*** Data section ***
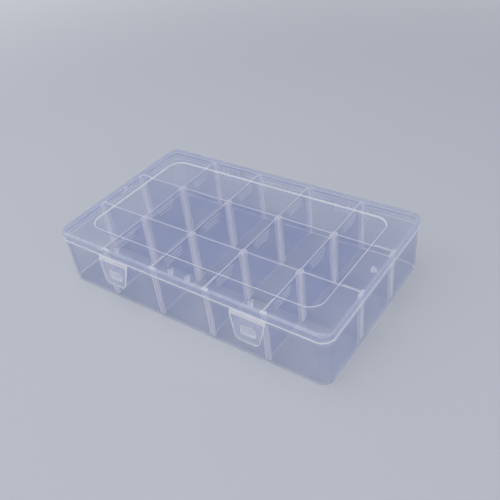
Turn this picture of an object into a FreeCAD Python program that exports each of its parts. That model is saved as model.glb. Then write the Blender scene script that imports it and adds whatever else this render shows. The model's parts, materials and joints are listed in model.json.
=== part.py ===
import FreeCAD, Part
import math
import os

# A clear polypropylene organizer box: one tray with fifteen compartments, twelve lift-out
# cross dividers, one lid hinged along the back edge, and two flap latches on the front.
# Millimetres. X runs along the box, Y to the back, Z up. The origin is the middle of the
# tray's underside.

# Whole box
lid_length = 275.4
lid_width = 165.4
box_height = 55.5
lid_corner_radius = 11.0

# Lid
lid_wall = 1.1
lid_plate = 0.9
lid_edge_radius = 2.4
skirt_depth = 8.6
panel_inset = 20.7
panel_recess = 1.3
panel_corner_radius = 13.0

# Locating pegs under the lid
peg_reach = 3.3
peg_corner_radius = 0.9
peg_drop = 3.2
peg_setback = 5.8
outer_peg_spread = 138.0
inner_peg_spread = 17.4

# Tray walls and floor
rim_gap = 0.5
rim_drop = 3.2
wall = 1.5
wall_taper = 0.5
floor_thickness = 1.6
foot_corner_radius = 8.8
foot_chamfer = 0.7

# Flange under the skirt
skirt_gap = 0.3
flange_setback = 0.5
flange_depth = 2.6

# Partitions, posts and dividers
column_pitch = 54.3
row_pitch = 54.0
column_count = 5
partition_thickness = 1.3
lid_play = 0.25
ear_play = 0.3
ear_thickness = 1.0
ear_setback = 1.4
ear_slope = 0.4
ear_shoulder = 0.8
post_rib = 1.4
post_depth = 2.8
end_post_width = 8.0
end_post_depth = 1.6
post_drop = 0.5
divider_thickness = 1.2
slide_play = 0.15
end_play = 0.25

# Grip ribs on the dividers
grip_count = 3
grip_radius = 0.5
grip_sink = 0.1
grip_first_drop = 4.1
grip_pitch = 3.1
grip_length = 24.0
grip_shortening = 2.4

# Hinges at the back
hinge_spread = 140.0
hinge_zone = 49.6
hinge_drop = 19.8
hinge_reach = 1.6
pin_radius = 1.5
pin_play = 0.05
lug_thickness = 1.5
lug_rim = 1.4
lug_root_rise = 10.2
inner_lug_spread = 5.4
outer_lug_spread = 31.8
clip_wall = 1.5
clip_play = 0.35
clip_mouth = 2.3
arm_thickness = 1.2

# Latches at the front
latch_spread = 138.4
latch_top_width = 32.8
latch_foot_width = 21.4
latch_height = 24.9
latch_corner_radius = 3.6
latch_shoulder_radius = 2.0
latch_plate = 1.5
latch_web = 0.35
latch_web_height = 0.6
latch_shoulder_drop = 2.8
latch_shoulder_reach = 1.9
latch_lean = 2.6
boss_width = 14.0
boss_height = 8.2
boss_corner_radius = 2.0
boss_drop = 16.3
boss_gap = 0.3
boss_swing_room = 1.0
catch_width = 15.0
catch_height = 3.6
catch_nose = 1.2
catch_reach = 1.2

# One overrun serves all cuts
overrun = 2.0

# Places worked out from the sizes
lid_half_x = lid_length / 2
lid_half_y = lid_width / 2
skirt_bottom = box_height - skirt_depth
lid_underside = box_height - lid_plate
panel_half_x = lid_half_x - panel_inset
panel_half_y = lid_half_y - panel_inset
panel_underside = lid_underside - panel_recess
rim_half_x = lid_half_x - lid_wall - rim_gap
rim_half_y = lid_half_y - lid_wall - rim_gap
rim_corner_radius = lid_corner_radius - lid_wall - rim_gap
rim_height = box_height - rim_drop
flange_top = skirt_bottom - skirt_gap
partition_top = panel_underside - lid_play
ear_top = lid_underside - ear_play
ear_start_x = panel_half_x + lid_plate + ear_setback
ear_start_y = panel_half_y + lid_plate + ear_setback
partition_offset = row_pitch / 2
groove_width = divider_thickness + 2 * slide_play
post_width = groove_width + 2 * post_rib
post_top = partition_top - post_drop
pin_y = lid_half_y + hinge_reach
pin_z = box_height - hinge_drop
hinge_offset = hinge_spread / 2
latch_offset = latch_spread / 2
UP = FreeCAD.Vector(0, 0, 1)
RIGHT = FreeCAD.Vector(1, 0, 0)
BACK = FreeCAD.Vector(0, 1, 0)


def point(x, y, z):
    return FreeCAD.Vector(x, y, z)


def rounded_wire(half_x, half_y, radius, z):
    """A rectangle with round corners, centred on the origin at height z."""
    edges = []
    ends = []
    for quarter, (side_x, side_y) in enumerate(((1, 1), (-1, 1), (-1, -1), (1, -1))):
        centre = point(side_x * (half_x - radius), side_y * (half_y - radius), z)
        angles = [math.radians(90 * quarter + step) for step in (0, 45, 90)]
        arc = [centre + radius * point(math.cos(a), math.sin(a), 0) for a in angles]
        edges.append(Part.Arc(*arc).toShape())
        ends.append((arc[0], arc[2]))
    sides = []
    for quarter in range(4):
        start = ends[quarter][1]
        finish = ends[(quarter + 1) % 4][0]
        sides.append(Part.LineSegment(start, finish).toShape())
    ordered = [edge for pair in zip(edges, sides) for edge in pair]
    return Part.Wire(ordered)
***
Your task
Give the complete listing a second time, exactly as it reads.

Solution to this problem
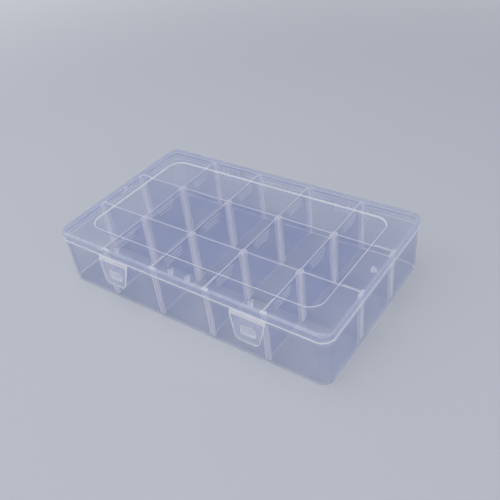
Turn this picture of an object into a FreeCAD Python program that exports each of its parts. That model is saved as model.glb. Then write the Blender scene script that imports it and adds whatever else this render shows. The model's parts, materials and joints are listed in model.json.
=== part.py ===
import FreeCAD, Part
import math
import os

# A clear polypropylene organizer box: one tray with fifteen compartments, twelve lift-out
# cross dividers, one lid hinged along the back edge, and two flap latches on the front.
# Millimetres. X runs along the box, Y to the back, Z up. The origin is the middle of the
# tray's underside.

# Whole box
lid_length = 275.4
lid_width = 165.4
box_height = 55.5
lid_corner_radius = 11.0

# Lid
lid_wall = 1.1
lid_plate = 0.9
lid_edge_radius = 2.4
skirt_depth = 8.6
panel_inset = 20.7
panel_recess = 1.3
panel_corner_radius = 13.0

# Locating pegs under the lid
peg_reach = 3.3
peg_corner_radius = 0.9
peg_drop = 3.2
peg_setback = 5.8
outer_peg_spread = 138.0
inner_peg_spread = 17.4

# Tray walls and floor
rim_gap = 0.5
rim_drop = 3.2
wall = 1.5
wall_taper = 0.5
floor_thickness = 1.6
foot_corner_radius = 8.8
foot_chamfer = 0.7

# Flange under the skirt
skirt_gap = 0.3
flange_setback = 0.5
flange_depth = 2.6

# Partitions, posts and dividers
column_pitch = 54.3
row_pitch = 54.0
column_count = 5
partition_thickness = 1.3
lid_play = 0.25
ear_play = 0.3
ear_thickness = 1.0
ear_setback = 1.4
ear_slope = 0.4
ear_shoulder = 0.8
post_rib = 1.4
post_depth = 2.8
end_post_width = 8.0
end_post_depth = 1.6
post_drop = 0.5
divider_thickness = 1.2
slide_play = 0.15
end_play = 0.25

# Grip ribs on the dividers
grip_count = 3
grip_radius = 0.5
grip_sink = 0.1
grip_first_drop = 4.1
grip_pitch = 3.1
grip_length = 24.0
grip_shortening = 2.4

# Hinges at the back
hinge_spread = 140.0
hinge_zone = 49.6
hinge_drop = 19.8
hinge_reach = 1.6
pin_radius = 1.5
pin_play = 0.05
lug_thickness = 1.5
lug_rim = 1.4
lug_root_rise = 10.2
inner_lug_spread = 5.4
outer_lug_spread = 31.8
clip_wall = 1.5
clip_play = 0.35
clip_mouth = 2.3
arm_thickness = 1.2

# Latches at the front
latch_spread = 138.4
latch_top_width = 32.8
latch_foot_width = 21.4
latch_height = 24.9
latch_corner_radius = 3.6
latch_shoulder_radius = 2.0
latch_plate = 1.5
latch_web = 0.35
latch_web_height = 0.6
latch_shoulder_drop = 2.8
latch_shoulder_reach = 1.9
latch_lean = 2.6
boss_width = 14.0
boss_height = 8.2
boss_corner_radius = 2.0
boss_drop = 16.3
boss_gap = 0.3
boss_swing_room = 1.0
catch_width = 15.0
catch_height = 3.6
catch_nose = 1.2
catch_reach = 1.2

# One overrun serves all cuts
overrun = 2.0

# Places worked out from the sizes
lid_half_x = lid_length / 2
lid_half_y = lid_width / 2
skirt_bottom = box_height - skirt_depth
lid_underside = box_height - lid_plate
panel_half_x = lid_half_x - panel_inset
panel_half_y = lid_half_y - panel_inset
panel_underside = lid_underside - panel_recess
rim_half_x = lid_half_x - lid_wall - rim_gap
rim_half_y = lid_half_y - lid_wall - rim_gap
rim_corner_radius = lid_corner_radius - lid_wall - rim_gap
rim_height = box_height - rim_drop
flange_top = skirt_bottom - skirt_gap
partition_top = panel_underside - lid_play
ear_top = lid_underside - ear_play
ear_start_x = panel_half_x + lid_plate + ear_setback
ear_start_y = panel_half_y + lid_plate + ear_setback
partition_offset = row_pitch / 2
groove_width = divider_thickness + 2 * slide_play
post_width = groove_width + 2 * post_rib
post_top = partition_top - post_drop
pin_y = lid_half_y + hinge_reach
pin_z = box_height - hinge_drop
hinge_offset = hinge_spread / 2
latch_offset = latch_spread / 2
UP = FreeCAD.Vector(0, 0, 1)
RIGHT = FreeCAD.Vector(1, 0, 0)
BACK = FreeCAD.Vector(0, 1, 0)


def point(x, y, z):
    return FreeCAD.Vector(x, y, z)


def rounded_wire(half_x, half_y, radius, z):
    """A rectangle with round corners, centred on the origin at height z."""
    edges = []
    ends = []
    for quarter, (side_x, side_y) in enumerate(((1, 1), (-1, 1), (-1, -1), (1, -1))):
        centre = point(side_x * (half_x - radius), side_y * (half_y - radius), z)
        angles = [math.radians(90 * quarter + step) for step in (0, 45, 90)]
        arc = [centre + radius * point(math.cos(a), math.sin(a), 0) for a in angles]
        edges.append(Part.Arc(*arc).toShape())
        ends.append((arc[0], arc[2]))
    sides = []
    for quarter in range(4):
        start = ends[quarter][1]
        finish = ends[(quarter + 1) % 4][0]
        sides.append(Part.LineSegment(start, finish).toShape())
    ordered = [edge for pair in zip(edges, sides) for edge in pair]
    return Part.Wire(ordered)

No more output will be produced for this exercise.